--- Start ---

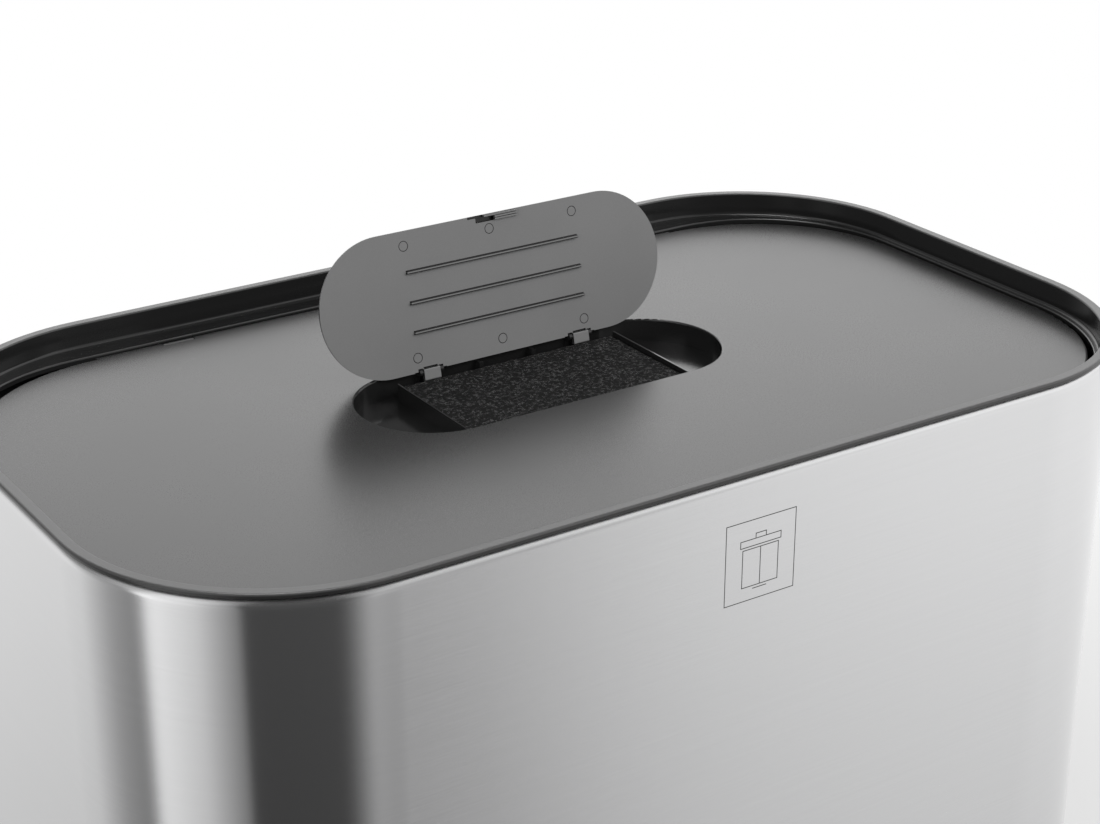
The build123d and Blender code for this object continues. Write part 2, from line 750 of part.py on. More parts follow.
# Lift rod with the yoke around the crank pin, the foot on the lever and the damper rod
def build_lift_rod():
    foot_low = rod_foot_centre()
    yoke_low = crank_z - yoke_half_height
    yoke = block(span(0, yoke_half_thickness), span(rod_y, yoke_slot_half + yoke_end_wall),
                 span(crank_z, yoke_half_height))
    yoke = fillet(yoke.edges().filter_by(Axis.X), yoke_round)
    yoke -= block(span(0, 2 * yoke_half_thickness), span(rod_y, yoke_slot_half),
                  span(crank_z, crank_pin_radius + yoke_slot_slack_z))
    stem_z = (yoke_low - yoke_stem_length, yoke_low + weld)
    yoke += bar_z(0, rod_y, stem_z, yoke_stem_radius) & block(
        span(0, yoke_half_thickness), span(rod_y, yoke_stem_radius), stem_z)
    rod_top = yoke_low - yoke_stem_roof
    yoke -= bar_z(0, rod_y, (stem_z[0] - cut_over, rod_top + fit_gap), rod_radius + fit_gap)
    foot = bar_z(0, rod_y, (foot_low, foot_low + rod_foot_length), rod_foot_radius)
    foot += Pos(0, rod_y, foot_low) * Sphere(rod_foot_radius)
    rod_low = foot_low + rod_foot_floor
    foot -= bar_z(0, rod_y, (rod_low - fit_gap, foot_low + rod_foot_length + cut_over),
                  rod_radius + fit_gap)
    arm = block((-rod_radius - damper_arm_end, damper_x + damper_rod_radius + damper_arm_end),
                span(rod_y, damper_arm_half_depth),
                (damper_arm_z, damper_arm_z + damper_arm_height))
    arm = fillet(arm.edges().filter_by(Axis.Z), damper_arm_round)
    through = (damper_arm_z - cut_over, damper_arm_z + damper_arm_height + cut_over)
    arm -= bar_z(0, rod_y, through, rod_radius + fit_gap)
    arm -= bar_z(damper_x, rod_y, through, damper_rod_radius + fit_gap)
    piston_low = damper_bottom + damper_cap + damper_piston_rise
    piston = bar_z(damper_x, rod_y, (damper_arm_z - damper_rod_below_arm, piston_low + weld),
                   damper_rod_radius)
    piston += bar_z(damper_x, rod_y, (piston_low, piston_low + damper_piston_height),
                    damper_radius - damper_wall - slide_gap)
    nodes["lift_rod"] = [bar_z(0, rod_y, (rod_low, rod_top), rod_radius)]
    nodes["rod_yoke"] = [yoke]
    nodes["rod_foot"] = [foot]
    nodes["damper_arm"] = [arm]
    nodes["damper_rod"] = [piston]


# Damper cylinder with its clips, and the guides of the lift rod
def build_damper():
    top = damper_bottom + damper_length
    cylinder = bar_z(damper_x, rod_y, (damper_bottom, top), damper_radius)
    cylinder -= bar_z(damper_x, rod_y, (damper_bottom + damper_cap, top - damper_cap),
                      damper_radius - damper_wall)
    cylinder -= bar_z(damper_x, rod_y, (damper_bottom - cut_over, damper_bottom + damper_cap
                                        + cut_over), damper_rod_radius + slide_gap)
    clips = []
    for rise in damper_clip_rises:
        z = damper_bottom + rise
        heights = (z, z + damper_clip_height)
        clip = bar_z(damper_x, rod_y, heights, damper_radius + damper_clip_wall)
        clip += block(span(damper_x, damper_radius), (cover_back, rod_y), heights)
        clip -= bar_z(damper_x, rod_y, (z - cut_over, z + damper_clip_height + cut_over),
                      damper_radius + fit_gap)
        clips.append(clip)
    guides = []
    for z in (guide_low_z, cover_top - guide_below_cover):
        guide = block(span(0, guide_half_width), (cover_back, rod_y + guide_half_width),
                      (z, z + guide_height))
        guide = fillet(guide.edges().filter_by(Axis.Z).sort_by(Axis.Y)[-2:], guide_round)
        guides.append(guide - bar_z(0, rod_y, span(z, 2 * guide_height), rod_radius
                                    + slide_gap))
    nodes["damper_cylinder"] = [cylinder]
    nodes["damper_clips"] = clips
    nodes["rod_guides"] = guides


# Cover in front of the mechanism, with a ledge over it
def build_cover():
    front = block(span(0, body_width), (cover_front, cover_back), (deck_top, cover_top))
    ledge = block(span(0, body_width), (cover_front, body_depth),
                  (cover_top - cover_wall, cover_top))
    cover = (front + ledge) & prism(outline(cover_side_inset), deck_top, cover_top)
    cover -= bar_z(0, rod_y, (cover_top - cover_wall - cut_over, cover_top + cut_over),
                   cover_ledge_hole)
    nodes["mechanism_cover"] = [cover]


def rod_foot_centre():
    """Height of the ball of the rod's foot, just clear of the lever at rest."""
    reach = lever_thickness / 2 + rod_foot_radius + rod_foot_gap
    drop = lever_rear_reach * sin(radians(lever_swing))
    return pedal_pivot_z + (reach - drop) / cos(radians(lever_swing))


# Pedal lever with its pad, grips, screws, axle, bushes and clips
def build_pedal():
    half = lever_thickness / 2
    lever = block(span(0, lever_half_width), (-lever_front_reach, lever_rear_reach),
                  span(0, half))
    lever += bar_z(0, lever_rear_reach, span(0, half), lever_half_width)
    lever += bar_x(span(0, lever_hub_half_width), 0, 0, lever_hub_radius)
    lever -= bar_x(span(0, 2 * lever_hub_half_width), 0, 0, axle_radius + fit_gap)
    pad = block(span(0, pad_half_width), (-pad_front_reach, -pad_back_reach),
                (half, half + pad_thickness))
    pad = fillet(pad.edges().filter_by(Axis.Z), pad_corner)
    pad = round_top(pad, pad_round)
    pad_top = half + pad_thickness
    grips = []
    pitch = (pad_front_reach - pad_back_reach) / (pad_grip_count + 1)
    for index in range(pad_grip_count):
        y = -pad_front_reach + pitch * (index + 1)
        plan = stadium(pad_grip_length, pad_grip_width, y)
        pad -= prism(plan, pad_top - pad_grip_depth, pad_top + cut_over)
        grips.append(prism(plan, pad_top - pad_grip_depth, pad_top + pad_grip_proud))
    screws = []
    for y in pad_screw_y:
        lever -= bar_z(0, y, span(0, 2 * half), pad_screw_radius + fit_gap)
        pad -= bar_z(0, y, (half - cut_over, half + pad_thickness / 2),
                     pad_screw_radius + fit_gap)
        screw = bar_z(0, y, (-half - pad_screw_head, -half), pad_screw_head_radius)
        screw += bar_z(0, y, (-half - weld, half + pad_thickness / 2 - pad_screw_spare),
                       pad_screw_radius)
        screws.append(screw)
    at_rest = Pos(0, pedal_pivot_y, pedal_pivot_z) * Rot(-lever_swing, 0, 0)
    nodes["pedal_lever"] = [at_rest * lever]
    nodes["pedal_pad"] = [at_rest * pad]
    nodes["pedal_grips"] = [at_rest * grip for grip in grips]
    nodes["pedal_screws"] = [at_rest * screw for screw in screws]
    bush = bar_x((lever_hub_half_width + bush_side_gap, bearing_inner - bush_side_gap),
                 pedal_pivot_y, pedal_pivot_z, bush_radius)
    bush -= bar_x(span(0, 2 * bearing_inner), pedal_pivot_y, pedal_pivot_z,
                  axle_radius + fit_gap)
    clip_in = bearing_inner + bearing_wall + bush_side_gap
    clip = bar_x((clip_in, clip_in + axle_clip_thickness), pedal_pivot_y, pedal_pivot_z,
                 axle_clip_radius)
    clip -= bar_x(span(0, 2 * clip_in), pedal_pivot_y, pedal_pivot_z, axle_radius + press_gap)
    nodes["pedal_bushes"] = both_sides(bush)
    nodes["axle_clips"] = both_sides(clip)
    nodes["pedal_axle"] = [bar_x(span(0, axle_half_length), pedal_pivot_y, pedal_pivot_z,
                                 axle_radius)]


def bucket_plan(inset):
    """Plan of the right bucket, moved inwards from the outer edge of its rim."""
    width = bucket_outer_x - bucket_inner_x - 2 * inset
    depth = bucket_back - bucket_front - 2 * inset
    middle_x = (bucket_outer_x + bucket_inner_x) / 2
    middle_y = (bucket_back + bucket_front) / 2
    plan = Pos(middle_x, middle_y) * Rectangle(width, depth)
    plan = fillet(plan.vertices().group_by(Axis.X)[-1], bucket_outer_corner - inset)
    return fillet(plan.vertices().group_by(Axis.X)[0], bucket_inner_corner - inset)


# Inner buckets, each with a rim, two ears with stubs, a bail handle and a grip
def build_buckets():
    low = deck_top + bucket_seat_gap
    wall_inset = bucket_rim
    foot_inset = bucket_rim + bucket_draft
    bucket = loft([Pos(0, 0, low) * bucket_plan(foot_inset),
                   Pos(0, 0, bucket_top) * bucket_plan(wall_inset)], ruled=True)
    bucket += prism(bucket_plan(0), bucket_top - bucket_rim_height, bucket_top)
    bucket -= loft([Pos(0, 0, low + bucket_floor) * bucket_plan(foot_inset + bucket_wall),
                    Pos(0, 0, bucket_top + fit_gap) * bucket_plan(wall_inset + bucket_wall)],
                   ruled=True)
    pivot_z = bucket_top + handle_pivot_rise
    inner = bucket_inner_x
    outer = bucket_outer_x
    stub_reach = handle_inset + handle_width
    for edge, into in ((outer, -1), (inner, 1)):
        plate_x = sorted((edge, edge + into * handle_ear_plate))
        bucket += block(plate_x, span(handle_pivot_y, handle_ear_half_depth),
                        (bucket_top - bucket_rim_height, bucket_top + handle_ear_height))
        bucket += bar_x(sorted((edge + into * weld, edge + into * stub_reach)), handle_pivot_y,
                        pivot_z, handle_stub_radius)
    strap_low = bucket_top + handle_rim_gap
    strap_top = strap_low + handle_height
    strap = prism(bucket_plan(handle_inset) - bucket_plan(stub_reach), strap_low, strap_top)
    strap &= block((inner, outer), (bucket_front, handle_pivot_y), (strap_low, strap_top))
    for edge, into in ((outer, -1), (inner, 1)):
        eye_x = sorted((edge + into * handle_inset, edge + into * stub_reach))
        strap += bar_x(eye_x, handle_pivot_y, pivot_z, handle_eye_radius)
        strap -= bar_x(sorted((edge, edge + into * (stub_reach + cut_over))), handle_pivot_y,
                       pivot_z, handle_stub_radius + slide_gap)
    run_left = inner + bucket_inner_corner
    run_right = outer - bucket_outer_corner
    strap_front = bucket_front + handle_inset
    grip = block(span((run_left + run_right) / 2, grip_length / 2),
                 (strap_front - grip_wall, strap_front + handle_width + grip_wall),
                 (strap_low, strap_top + grip_roof))
    grip = fillet(grip.edges().filter_by(Axis.X).sort_by(Axis.Z)[-2:], grip_round)
    grip -= block(span(0, body_width), (strap_front - fit_gap, strap_front + handle_width
                                        + fit_gap), (strap_low - cut_over, strap_top + fit_gap))
    for name, solid in (("inner_bucket", bucket), ("bucket_handle", strap),
                        ("handle_grip", grip)):
        right, left = both_sides(solid)
        nodes[name + "_right"] = [right]
        nodes[name + "_left"] = [left]


build_base()
build_shell()
build_surround()
build_deck()
build_collar()
build_lid()
build_filter_pad()
build_flap()
build_lift_rod()
build_damper()
build_cover()
build_pedal()
build_buckets()

# The whole bin moves so that the origin is the bottom centre of its box
boxes = [solid.bounding_box() for solids in nodes.values() for solid in solids]
middle_y = (min(box.min.Y for box in boxes) + max(box.max.Y for box in boxes)) / 2
os.makedirs("parts", exist_ok=True)
for name, solids in nodes.items():
    moved = [Pos(0, -middle_y, 0) * solid for solid in solids]
    shape = moved[0] if len(moved) == 1 else Compound(children=moved)
    export_step(shape, "parts/" + name + ".step")

print("shift along Y", round(-middle_y, 4))
print("lid hinge", round(hinge_y - middle_y, 4), round(hinge_z, 4))
print("flap pivot", round(flap_pivot_y - middle_y, 4), round(flap_pivot_z, 4))
print("pedal pivot", round(pedal_pivot_y - middle_y, 4), pedal_pivot_z)
print("handle pivot", round(handle_pivot_y - middle_y, 4), bucket_top + handle_pivot_rise)
print("lift travel", round(lift_travel, 4), "lever turn", round(2 * lever_swing, 4))
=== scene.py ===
import json
import math

import bmesh
import bpy
from mathutils import Euler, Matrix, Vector, noise


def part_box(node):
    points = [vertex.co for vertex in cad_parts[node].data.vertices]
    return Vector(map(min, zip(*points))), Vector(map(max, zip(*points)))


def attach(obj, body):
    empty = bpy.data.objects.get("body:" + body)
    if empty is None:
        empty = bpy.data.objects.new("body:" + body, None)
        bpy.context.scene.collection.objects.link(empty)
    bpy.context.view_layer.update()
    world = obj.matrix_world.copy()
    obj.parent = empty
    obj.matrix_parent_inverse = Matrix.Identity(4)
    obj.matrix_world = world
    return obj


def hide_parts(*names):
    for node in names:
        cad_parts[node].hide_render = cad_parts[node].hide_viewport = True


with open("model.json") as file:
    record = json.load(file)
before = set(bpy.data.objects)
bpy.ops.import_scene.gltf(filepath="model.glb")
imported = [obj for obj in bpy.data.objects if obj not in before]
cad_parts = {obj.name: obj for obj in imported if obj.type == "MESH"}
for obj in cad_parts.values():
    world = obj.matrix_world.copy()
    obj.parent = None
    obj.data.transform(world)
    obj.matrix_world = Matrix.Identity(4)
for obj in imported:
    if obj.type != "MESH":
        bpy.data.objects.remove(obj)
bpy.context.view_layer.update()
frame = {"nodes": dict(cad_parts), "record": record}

MM_IN_METRE = 1000
QUARTER_TURN = math.radians(90)

# Camera of the photo: place in metres, angles in degrees, width and focal length in pixels
FRAME_WIDTH = 1100
FOCAL_PIXELS = 2285.08
SENSOR_WIDTH = 36.0
CAMERA_PLACE = (-0.515141, -0.761363, 0.979166)
CAMERA_PITCH = 23.511
CAMERA_YAW = 33.324

# White floor, in metres; seen by the camera it fades out between two distances
FLOOR_RADIUS = 1.7
FLOOR_SIDES = 128
FLOOR_FADE = (0.45, FLOOR_RADIUS * 0.95)
FLOOR_COLOUR = 0.80
# Brightness behind the floor, and of the even light from all round
BACKDROP_LEVEL = 1.0
AMBIENT_LEVEL = 0.62
# Soft boxes: place, width and power, and the place they all face
SOFTBOXES = {
    "key_softbox": ((1.3, -1.7, 2.1), 1.6, 40.0),
    "fill_softbox": ((-1.6, -1.0, 1.5), 1.4, 12.0),
}
SOFTBOX_TARGET = (0, 0, 0.4)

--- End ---

Print, without alteration, the lines from the line with "obj.parent = empty" to the line with "CAMERA_YAW = 33.324". Include both of them, and omit every other line.

    obj.parent = empty
    obj.matrix_parent_inverse = Matrix.Identity(4)
    obj.matrix_world = world
    return obj


def hide_parts(*names):
    for node in names:
        cad_parts[node].hide_render = cad_parts[node].hide_viewport = True


with open("model.json") as file:
    record = json.load(file)
before = set(bpy.data.objects)
bpy.ops.import_scene.gltf(filepath="model.glb")
imported = [obj for obj in bpy.data.objects if obj not in before]
cad_parts = {obj.name: obj for obj in imported if obj.type == "MESH"}
for obj in cad_parts.values():
    world = obj.matrix_world.copy()
    obj.parent = None
    obj.data.transform(world)
    obj.matrix_world = Matrix.Identity(4)
for obj in imported:
    if obj.type != "MESH":
        bpy.data.objects.remove(obj)
bpy.context.view_layer.update()
frame = {"nodes": dict(cad_parts), "record": record}

MM_IN_METRE = 1000
QUARTER_TURN = math.radians(90)

# Camera of the photo: place in metres, angles in degrees, width and focal length in pixels
FRAME_WIDTH = 1100
FOCAL_PIXELS = 2285.08
SENSOR_WIDTH = 36.0
CAMERA_PLACE = (-0.515141, -0.761363, 0.979166)
CAMERA_PITCH = 23.511
CAMERA_YAW = 33.324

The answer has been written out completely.